His right front leg which is supposedly where the cancer has spread to is getting more lame by the day and it seems he’s lost a lot of muscle mass, making it hard for him to walk on it.  The leg almost appears lifeless at times and he seems to just use it to for balance when trying to walk on his 2 left legs.  Also, his only back leg is getting lame now too and at times seems to give out on him, so he just sits down and waits for me to help him up with his harness. Thank God for the harness, I don’t know what I would do without it, even though my lower back is definitely paying the price for helping Jackson in/out of the car and up/down the stairs it has been a godsend in this process. He seems to be tolerating the pain med’s which is good, but I wonder if they are enough and if he is in pain.  I know in the past he’s been a stoic boy not wanting me to see that he is in pain and I know the tell-tale signs of pain, but still I’m not convinced he’s in more pain.  Is this bad of me to try to convince myself otherwise?

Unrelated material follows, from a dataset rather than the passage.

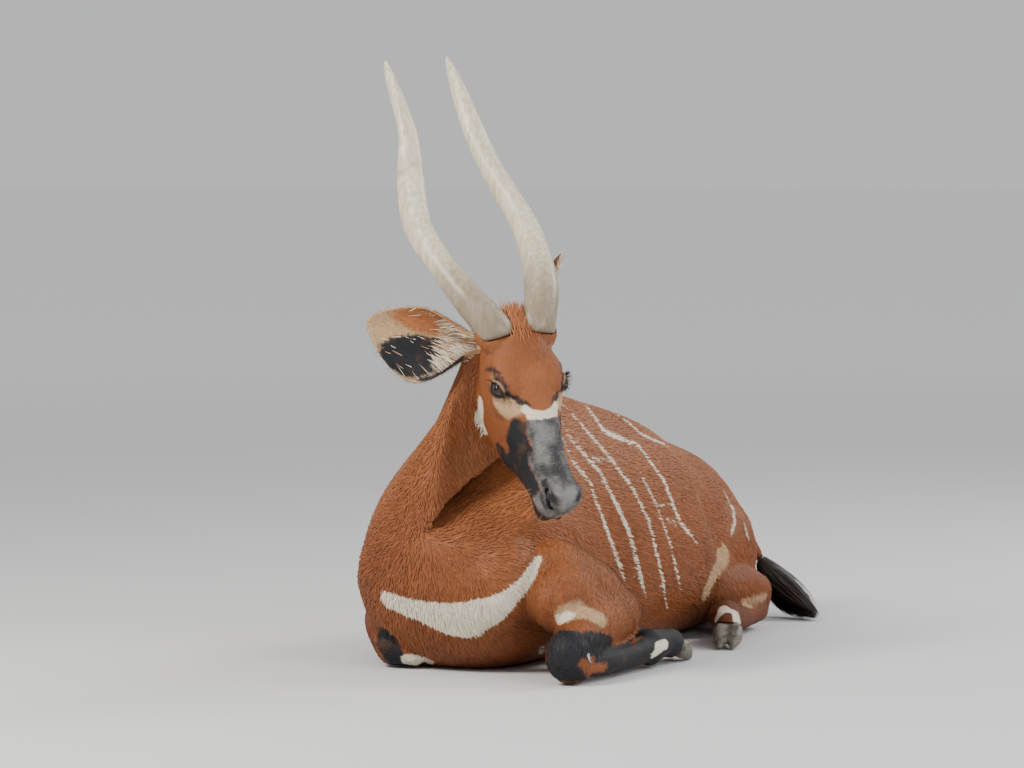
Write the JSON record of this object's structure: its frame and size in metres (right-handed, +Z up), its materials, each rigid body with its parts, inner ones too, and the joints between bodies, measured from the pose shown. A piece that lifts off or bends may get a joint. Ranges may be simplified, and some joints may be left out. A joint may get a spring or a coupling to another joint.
{
  "type": "bongo antelope",
  "caption": "Life-size still bongo antelope lying with folded legs and raised, turned head, with long lyre horns, cupped ears, a striped coat and a tufted tail.",
  "frame": {"origin": "middle of the bounding box, at the floor that the animal lies on", "axes": "+Z up, -Y the way the breast faces, +Y towards the rump, +X towards the animal's left side"},
  "size_m": [0.7066, 1.4564, 1.2889],
  "materials": {
    "coat": "short flat chestnut fur with cream stripes and dark leg and face markings",
    "eye": "wet dark brown eye with a wide pupil",
    "horn": "smooth ivory horn, dusky near the base",
    "hoof": "olive-grey horn with a dull sheen",
    "tail_hair": "long black hair in flat locks"
  },
  "bodies": {
    "root": {"torso": "coat", "neck": "coat", "head": "coat", "ear_left": "coat", "ear_right": "coat", "eye_left": "eye", "eye_right": "eye", "horn_left": "horn", "horn_right": "horn", "foreleg_upper_left": "coat", "foreleg_upper_right": "coat", "foreleg_lower_left": "coat", "foreleg_lower_right": "coat", "hindleg_upper_left": "coat", "hindleg_upper_right": "coat", "hindleg_lower_left": "coat", "hindleg_lower_right": "coat", "hoof_fore_left": "hoof", "hoof_fore_right": "hoof", "hoof_hind_left": "hoof", "hoof_hind_right": "hoof", "tail": "coat", "tail_tuft": "tail_hair"}
  },
  "joints": []
}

I know I’m doing this for him (continuing forward with treatment options) and obviously for me too, but at what cost and at what point do I decide enough is enough?  My vet told me about a month ago when I thought the time had come that I would know…he’d stop eating and other bodily functions would stop working…so I know we aren’t there yet!  Jackson’s appetite is better now than before he had cancer and he’s alert sitting in the yard and chewing sticks all examples of living life.  However, most days are spent sleeping on his bed as he continues to adjust his posture and position throughout the day to get comfortable. I’m still bringing him to work most days and have to help him up/down the stairs, but he seems to enjoy being with me, next to me and just being.

How much is he continuing on for me?  I hate the idea of losing him and so I continue to have these thoughts a couple time a week and I continue to talk to him asking him to show me a sign that tells me he’s going to be ok and all of this is ok too.